Introduction and objective:
According to the World Health Organization (WHO) more than 95% of all parasitic infections reported globally result from poverty, poor personal hygiene practices, open defecation practices, consumption of contaminated drinking water, and improper handling of food. The rates of parasitic infections are particularly high in the paediatric population. One of the low-income African countries, where 75% of residents live below the poverty level, is the island of Madagascar. The aim of the study was to assess the prevalence of intestinal parasitic infections among school children living in northern Madagascar.

Material and methods:
The screening was conducted in October 2023 and involved a group of 241 school children aged 5–15 years, inhabiting the Mampikony district of Madagascar.
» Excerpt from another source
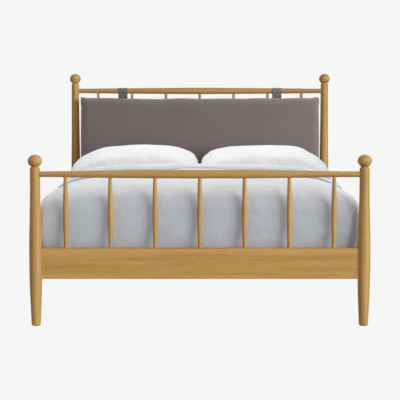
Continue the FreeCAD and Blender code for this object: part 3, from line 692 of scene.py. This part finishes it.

Single stool samples were collected from study participants, the samples were fixed in SAF solution, transported from Africa to Europe, and analyzed by light microscopy using 3 different diagnostic methods (direct smear, decantation with distilled water, Fülleborn method) at the Department of Epidemiology and Tropical Medicine, Military Institute of Medicine – National Research Institute in Poland.

The overall prevalence of intestinal parasites in the study group was found to be 71.0%. Pathogenic intestinal parasites were detected in 65 patients (27.0%), with Giardia intestinalis being the most prevalent (21.2%). Most infections were caused by potentially pathogenic stramenopila Blastocystis spp. (48.6%).

The prevalence of intestinal parasitic infections is high in the community of school children in northern Madagascar. There is an urgent need to implement long-term prevention measures which would effectively limit the spread of new cases, and reduce the prevalence rates of intestinal infections in the local community.